Unfortunately, consistent and serious international cooperation in slowing the warming of the Earth’s atmosphere has been lacking. As a result, alternative measures to counter, rather than prevent, the effects of climate change are growing and could provide potentially fruitful areas for international collaboration. Geo-engineering, in particular, is becoming a more viable consideration, even for those once decidedly opposed. As one workshop participant remarked, “Five years ago, I wouldn’t have even countenanced geo-engineering given its potential risks. Now, however, we are at such a point where not pursuing at least further research in this direction is too risky.” Such dangers will only increase if individual countries introduce separate and competitive geo-engineering programs. International cooperation in research and, if necessary, development by the Western Arctic countries must therefore be carried out with Russia and China.

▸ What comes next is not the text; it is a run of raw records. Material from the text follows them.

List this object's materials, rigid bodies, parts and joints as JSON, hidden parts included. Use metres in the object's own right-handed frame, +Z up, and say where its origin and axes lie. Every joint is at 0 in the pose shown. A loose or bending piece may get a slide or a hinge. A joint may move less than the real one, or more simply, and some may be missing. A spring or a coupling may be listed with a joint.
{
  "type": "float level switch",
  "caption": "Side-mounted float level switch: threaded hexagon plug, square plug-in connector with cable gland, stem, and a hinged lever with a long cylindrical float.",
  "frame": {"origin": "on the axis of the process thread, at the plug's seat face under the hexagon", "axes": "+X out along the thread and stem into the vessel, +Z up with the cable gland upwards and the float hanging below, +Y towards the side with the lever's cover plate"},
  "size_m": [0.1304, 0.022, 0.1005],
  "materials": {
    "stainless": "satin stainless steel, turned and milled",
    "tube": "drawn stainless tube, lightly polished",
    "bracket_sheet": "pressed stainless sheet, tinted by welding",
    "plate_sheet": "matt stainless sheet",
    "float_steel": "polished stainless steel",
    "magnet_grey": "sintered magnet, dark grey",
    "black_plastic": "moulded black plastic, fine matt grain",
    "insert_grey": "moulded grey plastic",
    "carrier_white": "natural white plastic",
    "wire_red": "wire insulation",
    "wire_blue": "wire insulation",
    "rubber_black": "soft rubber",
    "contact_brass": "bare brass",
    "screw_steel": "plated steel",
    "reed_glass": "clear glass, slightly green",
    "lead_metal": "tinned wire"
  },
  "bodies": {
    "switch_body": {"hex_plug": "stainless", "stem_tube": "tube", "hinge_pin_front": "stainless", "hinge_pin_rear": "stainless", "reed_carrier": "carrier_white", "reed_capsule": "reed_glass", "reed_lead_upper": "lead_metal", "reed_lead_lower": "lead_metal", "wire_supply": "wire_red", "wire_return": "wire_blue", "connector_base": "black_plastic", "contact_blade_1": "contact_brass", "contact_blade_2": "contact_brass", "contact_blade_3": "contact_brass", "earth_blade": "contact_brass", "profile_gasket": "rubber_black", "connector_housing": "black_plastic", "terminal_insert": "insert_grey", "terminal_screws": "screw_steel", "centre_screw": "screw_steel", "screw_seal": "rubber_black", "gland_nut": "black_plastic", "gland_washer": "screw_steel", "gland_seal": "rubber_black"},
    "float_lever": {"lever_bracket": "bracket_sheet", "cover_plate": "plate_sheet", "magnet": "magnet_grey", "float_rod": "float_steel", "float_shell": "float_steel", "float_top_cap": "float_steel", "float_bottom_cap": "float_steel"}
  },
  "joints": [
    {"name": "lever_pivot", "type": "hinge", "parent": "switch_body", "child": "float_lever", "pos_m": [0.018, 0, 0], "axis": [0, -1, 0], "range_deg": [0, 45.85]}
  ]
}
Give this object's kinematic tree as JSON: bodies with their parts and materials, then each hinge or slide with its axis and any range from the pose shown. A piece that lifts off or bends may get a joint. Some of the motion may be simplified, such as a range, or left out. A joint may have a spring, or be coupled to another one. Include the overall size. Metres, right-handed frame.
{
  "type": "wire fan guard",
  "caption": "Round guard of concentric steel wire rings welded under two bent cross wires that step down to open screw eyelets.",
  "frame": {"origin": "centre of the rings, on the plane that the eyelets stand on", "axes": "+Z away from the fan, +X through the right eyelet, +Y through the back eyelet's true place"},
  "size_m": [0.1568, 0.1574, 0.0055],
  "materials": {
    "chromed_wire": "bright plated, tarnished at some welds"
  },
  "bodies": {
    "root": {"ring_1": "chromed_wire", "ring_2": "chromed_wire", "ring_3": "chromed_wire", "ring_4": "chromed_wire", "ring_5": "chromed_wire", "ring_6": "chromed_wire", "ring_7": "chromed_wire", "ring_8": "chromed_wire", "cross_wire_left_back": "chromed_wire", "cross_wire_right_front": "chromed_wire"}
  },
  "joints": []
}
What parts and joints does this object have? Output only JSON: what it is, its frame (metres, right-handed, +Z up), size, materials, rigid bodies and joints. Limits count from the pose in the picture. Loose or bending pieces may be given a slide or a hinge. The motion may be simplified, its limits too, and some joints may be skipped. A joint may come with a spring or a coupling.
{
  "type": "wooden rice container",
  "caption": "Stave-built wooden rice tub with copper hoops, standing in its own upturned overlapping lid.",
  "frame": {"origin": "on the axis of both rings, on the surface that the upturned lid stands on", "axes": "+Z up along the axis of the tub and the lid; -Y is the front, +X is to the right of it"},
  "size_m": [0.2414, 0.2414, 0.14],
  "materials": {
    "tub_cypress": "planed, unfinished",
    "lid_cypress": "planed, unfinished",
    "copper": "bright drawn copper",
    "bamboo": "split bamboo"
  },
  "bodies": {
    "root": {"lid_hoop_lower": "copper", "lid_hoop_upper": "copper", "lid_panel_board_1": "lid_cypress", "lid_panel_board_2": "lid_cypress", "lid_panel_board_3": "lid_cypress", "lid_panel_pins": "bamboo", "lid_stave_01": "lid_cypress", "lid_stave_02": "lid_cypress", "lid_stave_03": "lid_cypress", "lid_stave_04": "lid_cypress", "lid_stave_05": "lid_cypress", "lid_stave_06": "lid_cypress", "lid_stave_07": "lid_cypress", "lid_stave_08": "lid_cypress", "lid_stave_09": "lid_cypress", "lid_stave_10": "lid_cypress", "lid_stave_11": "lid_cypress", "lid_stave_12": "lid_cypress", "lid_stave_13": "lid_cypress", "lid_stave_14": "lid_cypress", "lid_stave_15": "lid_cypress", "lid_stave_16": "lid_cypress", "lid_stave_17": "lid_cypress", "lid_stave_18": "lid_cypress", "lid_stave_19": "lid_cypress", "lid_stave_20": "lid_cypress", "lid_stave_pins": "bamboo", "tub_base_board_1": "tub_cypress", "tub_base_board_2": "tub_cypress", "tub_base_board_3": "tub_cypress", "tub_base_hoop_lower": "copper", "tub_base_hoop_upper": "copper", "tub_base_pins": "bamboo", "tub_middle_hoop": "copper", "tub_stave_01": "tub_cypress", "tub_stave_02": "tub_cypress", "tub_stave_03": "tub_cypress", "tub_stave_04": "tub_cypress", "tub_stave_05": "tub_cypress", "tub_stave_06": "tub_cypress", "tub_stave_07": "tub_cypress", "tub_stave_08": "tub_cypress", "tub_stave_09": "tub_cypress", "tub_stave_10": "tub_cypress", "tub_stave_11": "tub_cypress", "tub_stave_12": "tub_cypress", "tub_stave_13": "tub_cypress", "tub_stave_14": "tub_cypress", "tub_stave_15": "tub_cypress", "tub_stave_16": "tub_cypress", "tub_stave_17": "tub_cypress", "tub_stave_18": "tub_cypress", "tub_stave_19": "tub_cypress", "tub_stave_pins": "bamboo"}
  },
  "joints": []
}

Serious engagement with any form of testing and deployment thus requires more integrated “system thinking” as well as more eco-responsible policies and practices aligned with planetary limitations. Participants expressed fears that, as in other regional contexts, deployment of geo-engineering technologies and infrastructure in the Arctic may lead to an unbalanced discussion that ultimately foregoes adaptation and mitigation technologies. However, while discussion of geo-engineering was frowned upon in the past, it is now incumbent on the Arctic community to consider the prospects and concerns of potential climate interventions. The far-reaching repercussions of continued climate change in the Arctic ought to inspire a pragmatic and positive cooperative vision for the future of the region, rather than the current cynicism and confrontation.

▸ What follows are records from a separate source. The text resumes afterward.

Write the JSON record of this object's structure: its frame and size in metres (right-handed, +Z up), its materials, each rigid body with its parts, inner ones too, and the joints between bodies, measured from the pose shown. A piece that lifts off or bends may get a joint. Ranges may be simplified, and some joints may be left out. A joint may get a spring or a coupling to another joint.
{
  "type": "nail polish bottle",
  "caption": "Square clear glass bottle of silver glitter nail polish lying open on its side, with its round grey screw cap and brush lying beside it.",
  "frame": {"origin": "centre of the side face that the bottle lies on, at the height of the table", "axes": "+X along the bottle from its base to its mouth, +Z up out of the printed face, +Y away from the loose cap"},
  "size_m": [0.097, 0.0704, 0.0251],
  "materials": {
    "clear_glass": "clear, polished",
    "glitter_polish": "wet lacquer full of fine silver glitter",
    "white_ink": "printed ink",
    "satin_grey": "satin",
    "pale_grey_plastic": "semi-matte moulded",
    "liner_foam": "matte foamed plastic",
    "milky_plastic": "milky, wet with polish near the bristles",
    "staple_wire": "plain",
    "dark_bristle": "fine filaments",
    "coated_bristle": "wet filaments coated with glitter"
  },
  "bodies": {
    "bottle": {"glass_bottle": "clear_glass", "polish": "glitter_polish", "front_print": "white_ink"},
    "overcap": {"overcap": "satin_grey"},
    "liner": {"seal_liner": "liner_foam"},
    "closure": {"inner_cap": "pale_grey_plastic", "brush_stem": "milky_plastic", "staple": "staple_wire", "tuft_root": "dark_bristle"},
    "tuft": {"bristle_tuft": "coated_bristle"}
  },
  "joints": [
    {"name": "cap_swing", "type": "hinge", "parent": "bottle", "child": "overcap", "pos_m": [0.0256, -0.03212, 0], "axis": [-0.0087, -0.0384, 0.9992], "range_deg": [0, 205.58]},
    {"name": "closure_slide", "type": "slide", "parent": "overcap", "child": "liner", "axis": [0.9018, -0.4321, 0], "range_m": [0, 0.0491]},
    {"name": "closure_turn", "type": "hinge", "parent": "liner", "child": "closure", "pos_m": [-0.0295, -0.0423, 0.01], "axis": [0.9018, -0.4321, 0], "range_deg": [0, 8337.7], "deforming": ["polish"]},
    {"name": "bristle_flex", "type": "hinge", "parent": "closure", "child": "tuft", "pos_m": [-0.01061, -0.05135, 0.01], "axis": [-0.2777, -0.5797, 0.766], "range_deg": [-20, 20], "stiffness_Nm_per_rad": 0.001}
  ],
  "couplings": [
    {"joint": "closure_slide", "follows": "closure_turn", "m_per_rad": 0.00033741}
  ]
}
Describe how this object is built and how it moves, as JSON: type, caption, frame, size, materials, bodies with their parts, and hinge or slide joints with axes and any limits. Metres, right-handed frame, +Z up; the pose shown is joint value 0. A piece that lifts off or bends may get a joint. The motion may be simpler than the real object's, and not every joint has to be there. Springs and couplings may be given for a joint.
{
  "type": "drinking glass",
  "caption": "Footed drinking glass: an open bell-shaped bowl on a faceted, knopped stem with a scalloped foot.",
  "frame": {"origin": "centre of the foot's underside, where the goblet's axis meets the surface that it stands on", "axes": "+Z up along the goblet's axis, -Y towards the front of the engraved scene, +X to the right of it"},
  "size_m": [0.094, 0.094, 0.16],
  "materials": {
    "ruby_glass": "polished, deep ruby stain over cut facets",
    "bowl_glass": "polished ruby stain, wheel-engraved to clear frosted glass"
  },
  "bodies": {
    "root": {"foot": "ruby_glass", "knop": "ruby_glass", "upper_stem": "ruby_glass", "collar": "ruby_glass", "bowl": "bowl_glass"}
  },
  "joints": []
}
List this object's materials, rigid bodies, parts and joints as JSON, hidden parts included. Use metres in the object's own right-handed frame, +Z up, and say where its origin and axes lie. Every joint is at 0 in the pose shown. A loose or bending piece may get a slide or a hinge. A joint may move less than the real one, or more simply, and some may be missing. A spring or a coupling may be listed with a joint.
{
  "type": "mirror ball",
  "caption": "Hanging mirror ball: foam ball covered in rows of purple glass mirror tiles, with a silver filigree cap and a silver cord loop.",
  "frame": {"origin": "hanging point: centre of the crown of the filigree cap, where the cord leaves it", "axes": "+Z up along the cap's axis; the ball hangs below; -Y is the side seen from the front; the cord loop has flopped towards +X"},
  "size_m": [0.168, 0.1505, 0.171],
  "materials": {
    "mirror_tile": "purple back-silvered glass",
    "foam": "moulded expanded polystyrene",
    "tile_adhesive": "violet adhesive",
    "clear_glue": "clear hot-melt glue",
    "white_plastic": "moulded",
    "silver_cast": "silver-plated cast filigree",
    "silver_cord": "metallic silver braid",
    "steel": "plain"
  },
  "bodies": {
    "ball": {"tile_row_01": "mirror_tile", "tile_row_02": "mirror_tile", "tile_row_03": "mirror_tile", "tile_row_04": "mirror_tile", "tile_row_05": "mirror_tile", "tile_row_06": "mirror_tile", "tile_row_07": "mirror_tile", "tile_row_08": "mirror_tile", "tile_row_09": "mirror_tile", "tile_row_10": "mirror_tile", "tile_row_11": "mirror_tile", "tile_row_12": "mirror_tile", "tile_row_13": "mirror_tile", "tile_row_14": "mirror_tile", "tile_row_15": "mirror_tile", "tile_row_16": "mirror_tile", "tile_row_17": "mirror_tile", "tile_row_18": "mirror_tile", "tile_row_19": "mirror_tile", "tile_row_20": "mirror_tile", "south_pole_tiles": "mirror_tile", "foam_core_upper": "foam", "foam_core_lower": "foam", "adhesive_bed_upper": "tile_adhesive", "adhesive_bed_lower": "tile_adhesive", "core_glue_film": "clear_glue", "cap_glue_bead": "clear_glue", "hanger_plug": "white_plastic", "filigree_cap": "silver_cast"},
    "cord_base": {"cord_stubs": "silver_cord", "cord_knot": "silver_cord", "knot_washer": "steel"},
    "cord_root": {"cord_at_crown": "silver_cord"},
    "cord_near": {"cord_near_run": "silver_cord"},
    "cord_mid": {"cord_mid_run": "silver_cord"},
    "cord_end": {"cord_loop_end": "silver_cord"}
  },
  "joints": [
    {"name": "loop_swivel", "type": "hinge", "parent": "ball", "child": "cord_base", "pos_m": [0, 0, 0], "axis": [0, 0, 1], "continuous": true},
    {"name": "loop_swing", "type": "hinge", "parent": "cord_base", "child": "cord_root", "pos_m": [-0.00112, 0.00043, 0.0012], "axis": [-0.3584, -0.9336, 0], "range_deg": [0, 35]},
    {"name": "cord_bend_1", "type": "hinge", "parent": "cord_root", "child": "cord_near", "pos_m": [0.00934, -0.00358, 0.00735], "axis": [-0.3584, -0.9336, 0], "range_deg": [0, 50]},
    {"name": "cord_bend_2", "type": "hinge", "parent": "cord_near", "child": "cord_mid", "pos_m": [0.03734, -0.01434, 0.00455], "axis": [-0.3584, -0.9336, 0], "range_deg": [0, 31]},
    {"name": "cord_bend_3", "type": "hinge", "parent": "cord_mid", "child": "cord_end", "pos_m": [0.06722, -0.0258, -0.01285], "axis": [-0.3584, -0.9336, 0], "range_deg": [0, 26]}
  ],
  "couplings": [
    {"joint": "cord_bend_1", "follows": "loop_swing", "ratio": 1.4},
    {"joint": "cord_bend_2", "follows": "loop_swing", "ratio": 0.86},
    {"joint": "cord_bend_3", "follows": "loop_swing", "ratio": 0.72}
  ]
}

Addressing the Arctic’s securitization problem
Fundamentally, the path to resumed and improved Arctic cooperation runs through engagement with Moscow, the region’s most established power. Russia controls over 50 percent of the Arctic’s total coastline, maintains the region’s largest military presence, and is working to grow its already-extensive commercial interests via the expansion of the Northern Sea Route. As the Trump administration has rightly recognized, continued hostility between the West and Russia also empowers China and offers Beijing opportunities it may otherwise not have, often at the expense of Washington. This includes China’s increasing presence in the Arctic, which Beijing has developed both in cooperation with and independently of Moscow. China has maintained a presence in the Arctic over the past couple of decades, though that presence has quickly expanded since the 2010s. China was granted observer status on the Arctic Council in 2013 and Beijing released its first-ever white paper on Arctic policy in 2018.

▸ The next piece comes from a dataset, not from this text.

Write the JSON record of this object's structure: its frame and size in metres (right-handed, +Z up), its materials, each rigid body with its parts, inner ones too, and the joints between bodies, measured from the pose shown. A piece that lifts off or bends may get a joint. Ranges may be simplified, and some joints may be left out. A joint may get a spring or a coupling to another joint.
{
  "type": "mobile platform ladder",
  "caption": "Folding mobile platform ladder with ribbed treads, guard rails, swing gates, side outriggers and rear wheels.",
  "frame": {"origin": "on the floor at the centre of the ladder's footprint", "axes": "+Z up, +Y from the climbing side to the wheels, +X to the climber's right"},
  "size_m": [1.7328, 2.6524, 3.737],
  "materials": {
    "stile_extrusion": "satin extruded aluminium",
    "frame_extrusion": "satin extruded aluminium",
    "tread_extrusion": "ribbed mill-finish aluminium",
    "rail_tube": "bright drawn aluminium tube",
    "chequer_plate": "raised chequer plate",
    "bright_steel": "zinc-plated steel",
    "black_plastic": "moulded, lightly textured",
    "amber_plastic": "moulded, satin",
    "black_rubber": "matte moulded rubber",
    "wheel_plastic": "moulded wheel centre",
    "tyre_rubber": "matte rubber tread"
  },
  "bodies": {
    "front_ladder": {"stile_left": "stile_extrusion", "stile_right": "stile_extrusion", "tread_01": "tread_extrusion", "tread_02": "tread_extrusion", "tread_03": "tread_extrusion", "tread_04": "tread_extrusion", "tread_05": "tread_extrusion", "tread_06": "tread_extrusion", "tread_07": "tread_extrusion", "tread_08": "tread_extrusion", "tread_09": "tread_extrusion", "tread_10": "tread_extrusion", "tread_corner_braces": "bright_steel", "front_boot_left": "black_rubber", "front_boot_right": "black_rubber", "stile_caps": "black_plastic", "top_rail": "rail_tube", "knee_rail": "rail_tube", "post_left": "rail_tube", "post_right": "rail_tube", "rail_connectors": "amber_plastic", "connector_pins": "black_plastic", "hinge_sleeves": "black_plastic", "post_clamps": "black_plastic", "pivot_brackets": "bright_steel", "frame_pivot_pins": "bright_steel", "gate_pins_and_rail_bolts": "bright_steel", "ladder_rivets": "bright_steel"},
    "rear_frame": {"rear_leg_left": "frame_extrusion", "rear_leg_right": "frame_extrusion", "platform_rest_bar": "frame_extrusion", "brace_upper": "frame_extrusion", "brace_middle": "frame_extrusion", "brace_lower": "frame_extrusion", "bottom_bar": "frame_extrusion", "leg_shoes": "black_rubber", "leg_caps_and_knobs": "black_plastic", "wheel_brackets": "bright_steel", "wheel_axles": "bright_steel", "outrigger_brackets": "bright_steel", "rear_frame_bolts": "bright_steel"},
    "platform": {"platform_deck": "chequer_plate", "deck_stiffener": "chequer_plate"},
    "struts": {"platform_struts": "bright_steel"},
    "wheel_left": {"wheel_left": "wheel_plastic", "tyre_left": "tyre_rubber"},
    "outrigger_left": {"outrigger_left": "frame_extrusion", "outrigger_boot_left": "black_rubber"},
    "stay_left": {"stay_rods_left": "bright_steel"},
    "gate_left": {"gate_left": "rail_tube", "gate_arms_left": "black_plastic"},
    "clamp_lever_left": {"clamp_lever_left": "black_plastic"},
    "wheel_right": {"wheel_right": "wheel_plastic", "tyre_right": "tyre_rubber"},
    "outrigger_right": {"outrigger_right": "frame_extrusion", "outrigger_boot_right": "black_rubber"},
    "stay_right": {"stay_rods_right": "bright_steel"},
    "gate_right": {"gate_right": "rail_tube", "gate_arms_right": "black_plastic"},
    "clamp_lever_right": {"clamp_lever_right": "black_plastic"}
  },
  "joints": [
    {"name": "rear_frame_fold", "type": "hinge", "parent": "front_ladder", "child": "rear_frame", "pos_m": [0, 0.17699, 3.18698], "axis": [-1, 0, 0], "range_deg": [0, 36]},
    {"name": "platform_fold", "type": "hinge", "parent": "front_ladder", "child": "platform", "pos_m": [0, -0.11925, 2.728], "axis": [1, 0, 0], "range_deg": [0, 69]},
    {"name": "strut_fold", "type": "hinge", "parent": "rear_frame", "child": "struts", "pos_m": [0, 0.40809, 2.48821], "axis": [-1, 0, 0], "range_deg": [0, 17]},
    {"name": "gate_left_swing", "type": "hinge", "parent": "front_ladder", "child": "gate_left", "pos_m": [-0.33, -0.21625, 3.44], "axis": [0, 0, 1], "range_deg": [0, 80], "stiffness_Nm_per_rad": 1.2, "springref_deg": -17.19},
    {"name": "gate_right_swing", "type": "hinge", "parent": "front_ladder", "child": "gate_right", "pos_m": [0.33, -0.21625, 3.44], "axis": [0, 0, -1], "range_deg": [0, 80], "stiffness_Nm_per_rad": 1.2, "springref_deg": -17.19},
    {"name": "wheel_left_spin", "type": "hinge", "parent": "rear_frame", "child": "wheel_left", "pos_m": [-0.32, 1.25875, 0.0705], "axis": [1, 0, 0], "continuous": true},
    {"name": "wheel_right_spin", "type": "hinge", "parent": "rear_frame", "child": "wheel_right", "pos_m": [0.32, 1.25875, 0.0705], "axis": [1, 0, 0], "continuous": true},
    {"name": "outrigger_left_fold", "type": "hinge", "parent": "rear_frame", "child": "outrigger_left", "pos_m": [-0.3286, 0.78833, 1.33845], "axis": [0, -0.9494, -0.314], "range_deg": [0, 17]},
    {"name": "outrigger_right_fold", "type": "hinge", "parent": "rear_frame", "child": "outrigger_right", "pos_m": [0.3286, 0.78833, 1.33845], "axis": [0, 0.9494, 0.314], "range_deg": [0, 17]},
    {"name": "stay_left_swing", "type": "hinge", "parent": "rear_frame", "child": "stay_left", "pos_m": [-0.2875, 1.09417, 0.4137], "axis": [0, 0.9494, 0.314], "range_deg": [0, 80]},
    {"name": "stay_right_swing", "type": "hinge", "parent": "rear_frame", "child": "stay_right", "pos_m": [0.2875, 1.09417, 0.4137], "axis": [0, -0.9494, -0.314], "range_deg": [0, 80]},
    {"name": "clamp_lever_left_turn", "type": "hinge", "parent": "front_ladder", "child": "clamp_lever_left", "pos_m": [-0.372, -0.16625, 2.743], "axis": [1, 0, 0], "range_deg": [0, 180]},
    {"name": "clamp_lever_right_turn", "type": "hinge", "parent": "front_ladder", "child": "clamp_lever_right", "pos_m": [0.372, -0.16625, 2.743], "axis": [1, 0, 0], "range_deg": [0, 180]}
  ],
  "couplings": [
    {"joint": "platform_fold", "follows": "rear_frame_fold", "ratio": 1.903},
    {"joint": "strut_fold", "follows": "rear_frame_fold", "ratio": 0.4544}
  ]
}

While China’s declared interests in the region center on conservation, economic opportunities, fisheries, and scientific research, the brewing global competition between Beijing and Washington has led to greater security-related concerns in the Arctic, as several Chinese and American participants noted. For example, Russia and China have used the former’s lengthy Arctic coastline and fleet of nuclear-powered icebreakers to engage in large-scale economic projects across the region — part of China’s effort to develop what it calls the Polar Silk Road. As discussed above, Russia and China have also strengthened their Arctic military collaboration. Though there are opportunities for selective cooperation with Beijing on fisheries, conservation, and scientific research in the region, the securitization crisis is likely to dominate relations between the West, Russia, and China in the Arctic if relations do not improve.
Successive U.S. administrations have sought improved relations with Russia by attempting to build the relationship from the bottom up, focusing on relatively minor matters where Washington has believed it possessed mutual interests with Moscow. Yet this approach has failed to stabilize the relationship, as it has left aside the most significant — and potentially disruptive — areas of disagreement. Those issues have often boiled over and ended any possibility of a genuine rapprochement.
Until the United States and Russia address their fundamental differences over European security, collaborative efforts in the Arctic and elsewhere are likely to fall flat. The Trump administration has indicated interest in a more consistent working relationship with Russia and has attempted, so far in vain, to end the war in Ukraine as part of that ambition. Recent tensions over the inability to negotiate a ceasefire in Ukraine — partly as a result of the administration’s unwillingness to engage Russia on questions of strategic importance — has threatened the potential for a thaw. Still, the administration’s efforts to resume dialogue with Russia is an important and positive step. In the meantime, however, Arctic exceptionalism remains frozen — though, crucially not yet dead.
Conclusion
At present, the securitization of the Arctic is driving attention to and engagement in the region. However, the underlying motivations for continuing Arctic exceptionalism have only become more salient. The shifting landscape of the region — caused by the effects of unabated climate change — is a principal source of the increasing security challenges confronting all Arctic stakeholders. Merely pursuing policies that exacerbate regional insecurity and heighten military tensions without addressing the actual drivers of this tension will not lead to successful end results. An opportunity remains to arrest this negative spiral toward increased confrontation, but it will require incorporating a climatological perspective into any comprehensive Arctic policy. In addition, and more challengingly, it will necessitate effective collaboration among Americans, Europeans, Russians, Chinese, and others.
Ultimately, it is the global ramifications of climate change that pose the greatest security risks for all nations. While the most catastrophic consequences of climate change are ostensibly problems for the distant future, the reality is that states are already confronting the security questions arising from these challenges. At a time of international upheaval and uncertainty, the securitization of the Arctic may appear a foregone conclusion. Thankfully, however, history suggests that the Arctic and its exceptional qualities may still yet prove to be a region where traditional geopolitical concerns remain on the periphery.
Therefore, it is in every state’s interest to see a full resumption of the Arctic Council alongside a decrease in regional tensions between the United States, Russia, and China. Only once these prerequisites have been fulfilled will global actors be able to work collaboratively to decrease climatological risks in the Arctic and ensure that the region preserves its storied exceptionalism.